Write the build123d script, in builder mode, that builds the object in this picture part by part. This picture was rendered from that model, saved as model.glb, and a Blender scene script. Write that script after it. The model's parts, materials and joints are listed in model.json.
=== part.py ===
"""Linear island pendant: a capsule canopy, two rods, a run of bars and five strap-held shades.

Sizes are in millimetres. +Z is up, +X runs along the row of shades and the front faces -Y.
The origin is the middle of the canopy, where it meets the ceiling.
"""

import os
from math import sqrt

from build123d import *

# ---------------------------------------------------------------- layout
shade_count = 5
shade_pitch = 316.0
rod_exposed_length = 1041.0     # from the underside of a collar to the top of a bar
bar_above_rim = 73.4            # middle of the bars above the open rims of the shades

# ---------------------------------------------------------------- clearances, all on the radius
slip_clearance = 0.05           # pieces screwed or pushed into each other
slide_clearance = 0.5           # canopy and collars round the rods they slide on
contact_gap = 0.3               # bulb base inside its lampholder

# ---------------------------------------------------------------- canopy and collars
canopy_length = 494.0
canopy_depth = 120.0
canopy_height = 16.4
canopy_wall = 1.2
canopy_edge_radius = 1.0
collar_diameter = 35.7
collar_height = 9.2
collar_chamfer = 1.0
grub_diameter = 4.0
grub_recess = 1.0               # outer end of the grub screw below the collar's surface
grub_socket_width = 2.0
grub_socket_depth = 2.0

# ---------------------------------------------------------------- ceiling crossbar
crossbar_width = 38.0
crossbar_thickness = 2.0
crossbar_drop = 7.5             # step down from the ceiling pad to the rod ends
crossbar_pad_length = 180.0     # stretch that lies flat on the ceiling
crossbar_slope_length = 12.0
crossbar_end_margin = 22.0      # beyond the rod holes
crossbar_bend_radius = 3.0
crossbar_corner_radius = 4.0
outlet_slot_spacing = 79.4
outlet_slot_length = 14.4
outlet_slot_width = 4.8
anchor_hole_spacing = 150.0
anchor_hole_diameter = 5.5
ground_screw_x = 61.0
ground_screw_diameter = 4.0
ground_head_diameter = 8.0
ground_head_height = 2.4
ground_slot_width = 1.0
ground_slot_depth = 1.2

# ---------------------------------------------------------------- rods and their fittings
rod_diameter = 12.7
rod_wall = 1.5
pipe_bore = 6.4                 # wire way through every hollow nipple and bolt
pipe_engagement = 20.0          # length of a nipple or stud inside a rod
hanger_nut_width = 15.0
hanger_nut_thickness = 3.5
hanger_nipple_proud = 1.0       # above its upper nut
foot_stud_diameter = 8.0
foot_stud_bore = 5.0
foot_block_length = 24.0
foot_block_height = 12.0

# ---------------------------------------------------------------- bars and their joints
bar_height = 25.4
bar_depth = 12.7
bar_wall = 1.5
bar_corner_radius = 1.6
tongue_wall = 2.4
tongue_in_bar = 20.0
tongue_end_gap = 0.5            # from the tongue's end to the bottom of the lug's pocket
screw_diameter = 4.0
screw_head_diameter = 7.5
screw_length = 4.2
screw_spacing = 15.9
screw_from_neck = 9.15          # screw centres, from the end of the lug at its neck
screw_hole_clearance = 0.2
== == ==
» CHALLENGE:
Transcribe the entire listing above precisely.

» FULL ANSWER:
Write the build123d script, in builder mode, that builds the object in this picture part by part. This picture was rendered from that model, saved as model.glb, and a Blender scene script. Write that script after it. The model's parts, materials and joints are listed in model.json.
=== part.py ===
"""Linear island pendant: a capsule canopy, two rods, a run of bars and five strap-held shades.

Sizes are in millimetres. +Z is up, +X runs along the row of shades and the front faces -Y.
The origin is the middle of the canopy, where it meets the ceiling.
"""

import os
from math import sqrt

from build123d import *

# ---------------------------------------------------------------- layout
shade_count = 5
shade_pitch = 316.0
rod_exposed_length = 1041.0     # from the underside of a collar to the top of a bar
bar_above_rim = 73.4            # middle of the bars above the open rims of the shades

# ---------------------------------------------------------------- clearances, all on the radius
slip_clearance = 0.05           # pieces screwed or pushed into each other
slide_clearance = 0.5           # canopy and collars round the rods they slide on
contact_gap = 0.3               # bulb base inside its lampholder

# ---------------------------------------------------------------- canopy and collars
canopy_length = 494.0
canopy_depth = 120.0
canopy_height = 16.4
canopy_wall = 1.2
canopy_edge_radius = 1.0
collar_diameter = 35.7
collar_height = 9.2
collar_chamfer = 1.0
grub_diameter = 4.0
grub_recess = 1.0               # outer end of the grub screw below the collar's surface
grub_socket_width = 2.0
grub_socket_depth = 2.0

# ---------------------------------------------------------------- ceiling crossbar
crossbar_width = 38.0
crossbar_thickness = 2.0
crossbar_drop = 7.5             # step down from the ceiling pad to the rod ends
crossbar_pad_length = 180.0     # stretch that lies flat on the ceiling
crossbar_slope_length = 12.0
crossbar_end_margin = 22.0      # beyond the rod holes
crossbar_bend_radius = 3.0
crossbar_corner_radius = 4.0
outlet_slot_spacing = 79.4
outlet_slot_length = 14.4
outlet_slot_width = 4.8
anchor_hole_spacing = 150.0
anchor_hole_diameter = 5.5
ground_screw_x = 61.0
ground_screw_diameter = 4.0
ground_head_diameter = 8.0
ground_head_height = 2.4
ground_slot_width = 1.0
ground_slot_depth = 1.2

# ---------------------------------------------------------------- rods and their fittings
rod_diameter = 12.7
rod_wall = 1.5
pipe_bore = 6.4                 # wire way through every hollow nipple and bolt
pipe_engagement = 20.0          # length of a nipple or stud inside a rod
hanger_nut_width = 15.0
hanger_nut_thickness = 3.5
hanger_nipple_proud = 1.0       # above its upper nut
foot_stud_diameter = 8.0
foot_stud_bore = 5.0
foot_block_length = 24.0
foot_block_height = 12.0

# ---------------------------------------------------------------- bars and their joints
bar_height = 25.4
bar_depth = 12.7
bar_wall = 1.5
bar_corner_radius = 1.6
tongue_wall = 2.4
tongue_in_bar = 20.0
tongue_end_gap = 0.5            # from the tongue's end to the bottom of the lug's pocket
screw_diameter = 4.0
screw_head_diameter = 7.5
screw_length = 4.2
screw_spacing = 15.9
screw_from_neck = 9.15          # screw centres, from the end of the lug at its neck
screw_hole_clearance = 0.2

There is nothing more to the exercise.